On Wednesday, Massachusetts General Hospital announced that a man who recently traveled from Liberia had contracted malaria. The hospital was also monitoring him for Ebola.

Metro: When and where did you contract malaria?

Weber: It's very vivid. I lived for four years in West Africa. I was about 30 years old. I was doing doctoral work… Mosquitos are rampant, so you never know when infection happens. There is no real way of protecting yourself.

 

Metro: What did it feel like?

Weber: There were phases of cold sweats and feeling really hot. You have to change your sheets three times a day; you're just losing so much water.
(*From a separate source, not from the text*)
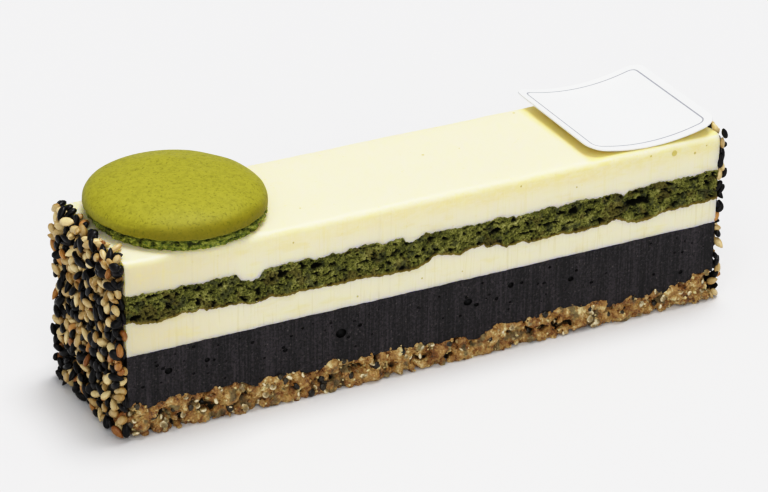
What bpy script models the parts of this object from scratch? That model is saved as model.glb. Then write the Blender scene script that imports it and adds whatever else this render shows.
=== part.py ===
# Opera cake: a knife-cut bar of five layers, sesame seeds on both cut ends,
# and on its top one green macaron shell and a small bowed paper card.
# Metres, +Z up, +X along the bar, the photographed long side faces -Y.
import math
import random

import bmesh
import bpy
from mathutils import Matrix, Vector, noise

MM = 0.001

# Driving dimensions
BAR_LENGTH = 126.5 * MM
BAR_WIDTH = 29.0 * MM
BAR_HEIGHT = 36.0 * MM
CRUNCH_TOP = 6.3 * MM
GANACHE_TOP = 17.2 * MM
SPONGE_BOTTOM = 22.5 * MM
SPONGE_TOP = 28.9 * MM
LAYER_GAP = 0.3 * MM

# Layers: fall from left to right, then bumps as (x, half width, height) in mm
SPONGE_FALL = -0.009
CRUNCH_BUMPS = ((-52, 9, 0.8), (-37.4, 1.4, -2.4), (8, 7, -0.7), (32, 6, 0.6), (46, 7, -0.9), (60, 4, 1.2))
SPONGE_UNDER_BUMPS = (
    (-57, 3.5, -0.5), (-49.5, 4, 0.4), (-37.5, 2.8, -0.6), (-33.5, 1.6, 0.5), (-8, 6, -0.5),
    (2, 3.5, 1.1), (9.5, 1.8, 0.8), (39.5, 1.6, 0.5), (46, 4, -1.1),
)
SPONGE_OVER_BUMPS = ((-38, 2.4, -1.5), (-18.5, 1.4, -0.6), (-4.5, 2.0, -0.8), (41.5, 1.4, -0.4))
CRUNCH_LIFTS = (
    (-64, 3, 1.2), (-44, 3, 0.8), (-29, 2, 0.9), (-3, 2.5, 0.8),
    (23, 3, 1.4), (35, 4.5, 2.1), (51, 2, 1.2), (64, 3, 1.0),
)
CRUNCH_TOES = 0.4 * MM
CRUNCH_ROUGH = 0.7 * MM
SPONGE_ROUGH = 0.25 * MM
CRUNCH_STEP = 1.9 * MM
SPONGE_STEP = 2.4 * MM
STEP_JITTER = 0.2
RIM = 2.6 * MM
TOP_EDGE_RADIUS = 1.3 * MM

# Hollows in the cut sides: side, x, z, radius, length against height, in mm
GANACHE_BUBBLES = (
    (-1, -55, 12.5, 0.9, 1.1), (-1, -19.5, 11.9, 1.15, 1.1), (-1, 7.7, 12.2, 0.9, 1.0),
    (-1, 30.5, 12.0, 0.75, 1.0), (-1, 17.1, 13.7, 0.7, 1.0), (1, 41, 11.6, 1.0, 1.1),
    (1, -12, 12.8, 0.8, 1.0), (1, -47, 10.9, 0.8, 1.2),
)
SPONGE_PORES = (
    (-1, 45.2, 25.6, 0.85, 2.8), (-1, 30.4, 26.6, 0.9, 1.4), (-1, -31.6, 27.0, 0.65, 1.9),
    (-1, -24.7, 27.2, 0.75, 1.8), (-1, -61.4, 24.9, 0.7, 1.7), (1, 20, 25.7, 0.85, 2.4),
    (1, -28, 26.3, 0.8, 1.5), (1, -50, 25.2, 0.7, 1.8),
)

# Sesame on the ends
SEED_LENGTH = 3.4 * MM
SEED_WIDTH = 2.05 * MM
SEED_THICKNESS = 1.2 * MM
SEED_SIDES = 5
SEED_RINGS = 3
SEED_COLUMNS = 9
SEED_ROWS = 12
COAT_THICKNESS = 0.55 * MM
COAT_MARGIN = 0.4 * MM
SEED_FIELD_MARGIN = 0.8 * MM
SEED_FLOOR = 0.12 * MM

# Macaron shell, from the bar's middle
MACARON_X = -45.6 * MM
MACARON_Y = 1.4 * MM
MACARON_OVAL = 0.022
OVAL_TURN = math.radians(-76)
DOME_RADIUS = 17.1 * MM
DOME_BASE = 2.6 * MM
DOME_RISE = 5.2 * MM
DOME_POWER = 2.6
FOOT_RADIUS = 15.8 * MM
FOOT_RUFFLE = 0.45 * MM
MACARON_SIDES = 40
DOME_STEPS = 7

# Paper card
CARD_LENGTH = 29.2 * MM
CARD_WIDTH = 32.6 * MM
CARD_THICKNESS = 0.4 * MM
CARD_CORNER = 2.4 * MM
CARD_BEND_RADIUS = 41.0 * MM
CARD_X = 48.0 * MM
CARD_Y = 2.55 * MM
CARD_LOW_LINE = -1.55 * MM
CARD_TURN = math.radians(-1.9)
CARD_STRIPS = 12

CREAM = (0.90, 0.86, 0.66)
GANACHE = (0.028, 0.025, 0.030)
CRUNCH = (0.45, 0.25, 0.10)
SPONGE = (0.10, 0.12, 0.025)
SESAME = (0.42, 0.30, 0.15)
MACARON = (0.42, 0.41, 0.05)
PAPER = (0.90, 0.90, 0.90)


def start_clean():
    for old in list(bpy.data.objects):
        bpy.data.objects.remove(old)
    cake = bpy.data.collections.new("opera_cake")
    bpy.context.scene.collection.children.link(cake)
    return cake


def finish_of(name, colour, roughness):
    material = bpy.data.materials.new(name)
    material.use_nodes = True
    shader = material.node_tree.nodes["Principled BSDF"]
    shader.inputs["Base Color"].default_value = (*colour, 1.0)
    shader.inputs["Roughness"].default_value = roughness
    shader.inputs["Metallic"].default_value = 0.0
    return material


def named_object(name, mesh, collection, material=None):
    item = bpy.data.objects.new(name, mesh)
    collection.objects.link(item)
    if material:
        mesh.materials.append(material)
    return item


def mesh_from(name, bm):
    bmesh.ops.recalc_face_normals(bm, faces=bm.faces)
    mesh = bpy.data.meshes.new(name)
    bm.to_mesh(mesh)
    bm.free()
    return mesh


def bake_modifiers(item):
    bpy.context.view_layer.update()
    graph = bpy.context.evaluated_depsgraph_get()
    baked = bpy.data.meshes.new_from_object(item.evaluated_get(graph))
    item.modifiers.clear()
    item.data = baked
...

Your body is just white, and you feel every muscle that you didn't know you had. It feels like a pounding, almost like a migraine behind your eyes. You feel weakness. You feel pain. It just comes on all at once.

Metro: How long did it take to recover?

Weber:About six to eight days. I had an IV and malaria pills.

Metro: What was the worst part of the experience?

Weber: Realizing that this thing had just come onto me so quickly, not to mention being so far away from home. I thought, 'How am I going to handle this?'

Metro: Do you think more needs to be done in malaria affected countries?

Weber: Definitely. We ramped up all the money for AIDS but the things that are regularly keeping people from being healthy on a regular basis are malaria and cholera.